First, the good news: after a long circuit breaker, Singapore is easing restrictions. By the first week of June, it hopes to reopen 80% of the businesses.
The bad news is, if you’re one of the small-sized companies, cash flow can be tight or unstable. For the past weeks, your profits can be insufficient or even non-existent. How can you then manage to revive your business and help contribute to the Singaporean economy?
If you are looking to increase your working capital, here are a few ideas for you:
1. Obtain the Right Business Loan
The fastest way to boost cash flow or working capital is to get a business loan. However, for those in Singapore, it can be more challenging for a lot of reasons:
- Many lenders prefer businesses that have been around for some time.
- The loan terms might not be favorable. For example, the interest rate can be high, or the monthly repayment is huge.
- The requirements can be challenging to accomplish.
For small businesses, they can consider a business loan designed for them. Usually, this one doesn’t set any minimum or maximum loan amount. It can also extend loans to companies that are at least six months old. Further, the right program can provide money to both locals and foreigners.

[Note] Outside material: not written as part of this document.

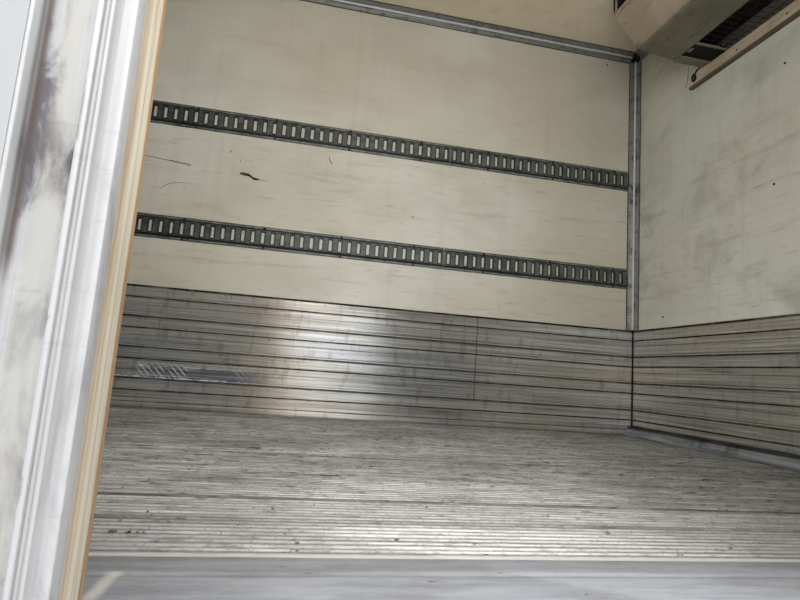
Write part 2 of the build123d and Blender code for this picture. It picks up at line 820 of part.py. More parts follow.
# Evaporator: a housing open at its front under the ceiling, with the coil inside it
def unit_point(back, drop):
    """Give a point of the unit's section from its distances to the bulkhead and the ceiling."""
    return (bulkhead - back, ceiling - drop)


with BuildPart() as evaporator_housing:
    with BuildSketch(Plane.XZ.offset(-housing_width / 2 + housing_end)):
        with BuildLine():
            underside = Polyline(unit_point(*housing_rear), unit_point(*housing_toe), unit_point(*housing_nose))
            offset(underside, amount=housing_sheet, side=Side.RIGHT, kind=Kind.INTERSECTION)
        make_face()
    extrude(amount=housing_width - 2 * housing_end)
    for side in (-1, 1):
        with BuildSketch(Plane.XZ.offset(side * (housing_width - housing_end) / 2)):
            with BuildLine():
                Polyline(
                    unit_point(0.0, housing_rear[1]),
                    unit_point(*housing_rear),
                    unit_point(*housing_toe),
                    unit_point(*housing_nose),
                    unit_point(housing_nose[0], 0.0),
                    unit_point(0.0, 0.0),
                    close=True,
                )
            make_face()
        extrude(amount=housing_end / 2, both=True)
save(evaporator_housing, "evaporator_housing")

with BuildPart() as evaporator_coil:
    with BuildSketch(Plane.XZ.offset(-housing_width / 2 + housing_end + coil_side_gap)):
        with BuildLine():
            Polyline(
                unit_point(0.0, neck_drop + neck_height),
                unit_point(housing_rear[0], neck_drop + neck_height),
                unit_point(coil_front, housing_nose[1] - coil_rise),
                unit_point(coil_front, 0.0),
                unit_point(0.0, 0.0),
                close=True,
            )
        make_face()
    extrude(amount=housing_width - 2 * housing_end - 2 * coil_side_gap)
save(evaporator_coil, "evaporator_coil")

# Strips across the return air slot, from the batten's top to the housing's rear edge
strip_base = ceiling - housing_rear[1] - strip_thickness
with BuildPart() as evaporator_strips:
    with BuildSketch(Plane.XY.offset(strip_base)):
        for strip_place, strip_width in strip_rows:
            for side in (-1, 1):
                with Locations((bulkhead - housing_rear[0] / 2, side * strip_place)):
                    Rectangle(housing_rear[0], strip_width)
    extrude(amount=strip_thickness)
save(evaporator_strips, "evaporator_strips")

# Guard lying on the two inner strips: crossed bars in a frame
with BuildPart() as return_air_guard:
    guard_length = 2 * strip_rows[1][0]
    guard_depth = housing_rear[0] - guard_end_gap
    with BuildSketch(Plane.XY.offset(strip_base + strip_thickness)):
        with Locations((bulkhead - guard_depth / 2, 0)):
            Rectangle(guard_depth, guard_length)
            Rectangle(guard_depth - 2 * guard_frame, guard_length - 2 * guard_frame, mode=Mode.SUBTRACT)
            Rectangle(guard_bar, guard_length - guard_frame)
            with GridLocations(1, guard_pitch, 1, int(guard_length // guard_pitch) - 1):
                Rectangle(guard_depth - guard_frame, guard_bar)
    extrude(amount=guard_bar)
save(return_air_guard, "return_air_guard")

# Batten screwed to the bulkhead under the unit
with BuildPart() as bulkhead_batten:
    with BuildSketch(Plane.YZ.offset(bulkhead - batten_thickness)):
        with Locations((0, strip_base - batten_height / 2)):
            Rectangle(batten_length, batten_height)
    extrude(amount=batten_thickness)
save(bulkhead_batten, "bulkhead_batten")


# Condensing unit on the front of the body, its neck filling the opening in the bulkhead
unit_top = ceiling - unit_drop
unit_base = unit_top - unit_height
unit_front = front_face + unit_depth
grille_middle = (unit_top + unit_base) / 2

with BuildPart() as condenser_housing:
    with BuildSketch(Plane.XZ.offset(-unit_width / 2)):
        with BuildLine():
            Polyline(
                (front_face, unit_base),
                (unit_front - unit_slope, unit_base),
                (unit_front, unit_base + unit_slope),
                (unit_front, unit_top - unit_slope),
                (unit_front - unit_slope, unit_top),
                (front_face, unit_top),
                close=True,
            )
        make_face()
    extrude(amount=unit_width)
    fillet(edges().filter_by(Axis.Z).group_by(Axis.X)[-1], radius=unit_fillet)
    with BuildSketch(Plane.YZ.offset(unit_front)):
        with Locations((0, grille_middle)):
            Rectangle(grille_width, grille_height)
    extrude(amount=-2 * grille_depth, mode=Mode.SUBTRACT)
    with BuildSketch(Plane.YZ.offset(bulkhead)):
        with Locations((0, neck_middle)):
            Rectangle(neck_width, neck_height)
    extrude(amount=front_wall)
save(condenser_housing, "condenser_housing")

with BuildPart() as condenser_grille:
    with BuildSketch(Plane.YZ.offset(unit_front - 2 * grille_depth)):
        with Locations((0, grille_middle)):
            Rectangle(grille_width, grille_height)
            Rectangle(grille_width - 2 * grille_depth, grille_height - 2 * grille_depth, mode=Mode.SUBTRACT)
            with GridLocations(1, grille_height / (grille_slats + 1), 1, grille_slats):
                Rectangle(grille_width - grille_depth, grille_depth / 2)
    extrude(amount=grille_depth)
save(condenser_grille, "condenser_grille")


# Marker lamps: a row high on each end, and one low at each end of both sides
with BuildPart() as marker_lamps:
    lamp_level = roof_top - header_height / 3
    for lamp_row in lamp_rows:
        for face, away in ((front_face, 1), (rear_face, -1)):
            with BuildSketch(Plane.YZ.offset(face)):
                with Locations((lamp_row * half_outer, lamp_level)):
                    Rectangle(lamp_length, lamp_height)
            extrude(amount=away * lamp_depth, taper=lamp_slope)
    for side in (-1, 1):
        for lamp_x in (rear_wall_end + lamp_length, front_face - corner_leg - lamp_length):
            with BuildSketch(Plane.XZ.offset(-side * (half_outer + rail_sheet))):
                with Locations((lamp_x, wall_base + rail_leg / 2)):
                    Rectangle(lamp_length, lamp_height)
            extrude(amount=-side * lamp_depth, taper=lamp_slope)
save(marker_lamps, "marker_lamps")
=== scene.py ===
"""Looks of an insulated truck cargo box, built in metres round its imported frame.

Each sub-assembly is a class that holds its sizes and makes its own pieces. The finishes are small
classes too, and every one of them is worked out from places on the object.
"""

from __future__ import annotations

import json
import logging
import math
from collections.abc import Iterable, Sequence
from dataclasses import dataclass
from enum import Enum

import bmesh
import bpy
from mathutils import Matrix, Vector
from mathutils import noise as waves

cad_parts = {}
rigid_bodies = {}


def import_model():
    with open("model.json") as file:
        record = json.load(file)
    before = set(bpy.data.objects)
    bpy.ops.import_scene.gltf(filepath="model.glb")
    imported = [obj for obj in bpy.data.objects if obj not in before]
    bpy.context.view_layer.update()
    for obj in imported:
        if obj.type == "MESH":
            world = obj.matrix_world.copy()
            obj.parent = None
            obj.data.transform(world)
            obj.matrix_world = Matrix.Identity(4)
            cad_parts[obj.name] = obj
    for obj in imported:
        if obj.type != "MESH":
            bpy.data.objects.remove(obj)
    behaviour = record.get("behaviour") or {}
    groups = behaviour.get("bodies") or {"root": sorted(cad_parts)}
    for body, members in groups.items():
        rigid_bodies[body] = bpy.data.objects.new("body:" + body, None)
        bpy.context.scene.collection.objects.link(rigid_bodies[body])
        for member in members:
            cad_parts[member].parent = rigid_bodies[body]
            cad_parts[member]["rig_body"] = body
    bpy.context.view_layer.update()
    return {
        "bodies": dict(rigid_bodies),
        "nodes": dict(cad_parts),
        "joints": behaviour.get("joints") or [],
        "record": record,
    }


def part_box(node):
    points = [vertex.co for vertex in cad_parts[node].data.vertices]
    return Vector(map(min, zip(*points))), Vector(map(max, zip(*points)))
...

2. Find Ways to Reduce Overhead Expenses
Overhead expenses are costs not directly associated with the manufacturing of goods or services. These include rent, accounting, and other professional fees, repairs, supplies, and insurance.
Sometimes these costs can account for a significant portion of the total business expenses. Fortunately, they are easier to manage than direct production costs. You might need to revisit them, though, to help reduce or even eliminate them when you can:
- Negotiate rent at least for the next half of the year.
- Check advertising strategies and focus efforts on those that work. Businesses can also consider digital marketing or hyperlocal marketing.
- Explore work-from-home arrangements for the employees. It can help reduce spending on utilities.
3. Sell Non-performing Assets
Assets, such as machinery, equipment, and even inventory, can shore up financial statements. However, they can also be a problem if they’re non-performing or non-income-generating. Machines and inventory, for example, can take up space that you could dedicate to income-generating ones. You also need to spend on their maintenance and repair.
While your company is still recovering, consider selling these assets. You now have the option to either rent or buy the equipment your business needs at the moment.
For inventory, you can offer them at a discount or add a tiny mark-up. It will help revive customer interest in what you’re offering.
Nokia and Blackberry were once leaders in the mobile market until competitors Samsung and Apple killed them. But it’s not because the latter companies have more funds. It’s because they innovated. Apple, for instance, introduced the iPhone, which was many-devices-rolled-into-one.
Innovation need not be financially draining or demand extensive research and development (unless the business calls for it). It can be as simple as pivoting, which means redirecting business efforts on products and services that might be necessary at the moment.
For instance, restaurants can offer deliveries or even create meal subscription plans. Groceries can produce bundles of veggies, meats, and fruits at different prices. Salons can sell DIY hair spa kits.
These are unprecedented times, and it’s unclear whether things will get better. But your business can ride the waves so that it will thrive.